Work to complete: Everything in the listing should be restated word for word.

Data lines:
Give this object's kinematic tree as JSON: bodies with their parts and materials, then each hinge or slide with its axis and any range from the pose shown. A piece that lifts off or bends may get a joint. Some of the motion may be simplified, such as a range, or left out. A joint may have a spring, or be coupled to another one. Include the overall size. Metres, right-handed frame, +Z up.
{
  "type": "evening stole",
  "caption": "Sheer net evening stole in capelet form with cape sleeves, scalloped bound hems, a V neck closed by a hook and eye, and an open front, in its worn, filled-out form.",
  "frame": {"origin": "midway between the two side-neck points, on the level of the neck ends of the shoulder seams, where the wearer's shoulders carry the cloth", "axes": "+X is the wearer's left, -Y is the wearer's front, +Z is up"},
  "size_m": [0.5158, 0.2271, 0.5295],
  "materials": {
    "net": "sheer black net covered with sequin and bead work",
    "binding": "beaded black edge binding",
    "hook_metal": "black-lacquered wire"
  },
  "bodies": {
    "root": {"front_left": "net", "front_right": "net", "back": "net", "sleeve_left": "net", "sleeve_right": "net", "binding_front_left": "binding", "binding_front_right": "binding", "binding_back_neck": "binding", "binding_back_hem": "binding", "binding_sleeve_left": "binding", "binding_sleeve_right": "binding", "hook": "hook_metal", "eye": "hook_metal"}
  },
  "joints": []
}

Result below:
Give this object's kinematic tree as JSON: bodies with their parts and materials, then each hinge or slide with its axis and any range from the pose shown. A piece that lifts off or bends may get a joint. Some of the motion may be simplified, such as a range, or left out. A joint may have a spring, or be coupled to another one. Include the overall size. Metres, right-handed frame, +Z up.
{
  "type": "evening stole",
  "caption": "Sheer net evening stole in capelet form with cape sleeves, scalloped bound hems, a V neck closed by a hook and eye, and an open front, in its worn, filled-out form.",
  "frame": {"origin": "midway between the two side-neck points, on the level of the neck ends of the shoulder seams, where the wearer's shoulders carry the cloth", "axes": "+X is the wearer's left, -Y is the wearer's front, +Z is up"},
  "size_m": [0.5158, 0.2271, 0.5295],
  "materials": {
    "net": "sheer black net covered with sequin and bead work",
    "binding": "beaded black edge binding",
    "hook_metal": "black-lacquered wire"
  },
  "bodies": {
    "root": {"front_left": "net", "front_right": "net", "back": "net", "sleeve_left": "net", "sleeve_right": "net", "binding_front_left": "binding", "binding_front_right": "binding", "binding_back_neck": "binding", "binding_back_hem": "binding", "binding_sleeve_left": "binding", "binding_sleeve_right": "binding", "hook": "hook_metal", "eye": "hook_metal"}
  },
  "joints": []
}